I wanted to give a hint that it isn't necessarily a curiosity, at least in spirit: There are times in real life that new processes begin, man-made processes, that had to do with how we organize our lives and activities. While we usually have designed them, and can say a lot about them, still, they may be so complex that they are reasonably treated as stochastic (the illusion of complete control over such processes, or of complete a priori knowledge on their evolution, processes that may represent new ways to trade or produce, or arrange the rights-and-obligations structure between humans, is just that, an illusion). Being also new, we do not have enough accumulated realizations of them in order to do reliable statistical inference on how they will evolve. Then, ad hoc and perhaps "suboptimal" corrections are nevertheless an actual phenomenon, when for example we have a process where we strongly believe that its present depends on the past (hence the auto-correlated stochastic process), but we really don't know how as yet (hence the ad hoc randomization, while we wait for data to accumulate in order to estimate the covariances). And maybe a statistician would find a better way to deal with such kind of severe uncertainty -but many entities have to function in an uncertain environment without the benefit of such scientific services.

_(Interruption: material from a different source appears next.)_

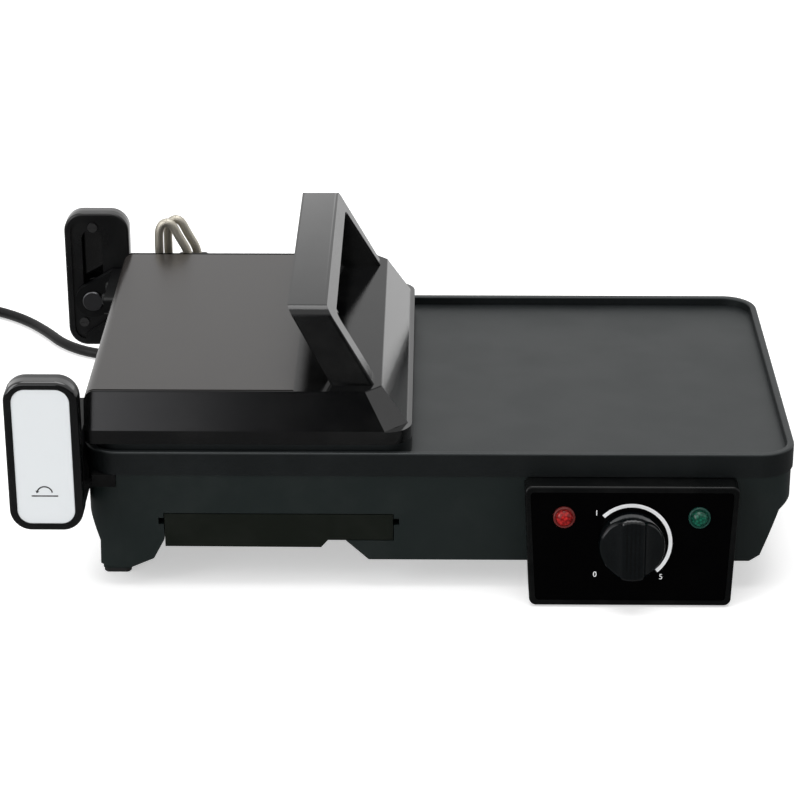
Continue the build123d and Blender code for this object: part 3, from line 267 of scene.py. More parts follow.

Estimators that converge in probability to a random variable do exist: the case of "spurious regression" comes to mind, where if we attempt to regress two independent random walks (i.e. non-stationary stochastic processes) on each other by using ordinary least squares estimation, the OLS estimator will converge to a random variable.
But a consistent estimator with non-zero variance does not exist, because consistency is defined as the convergence in probability of an estimator to a constant, which, by conception, has zero variance.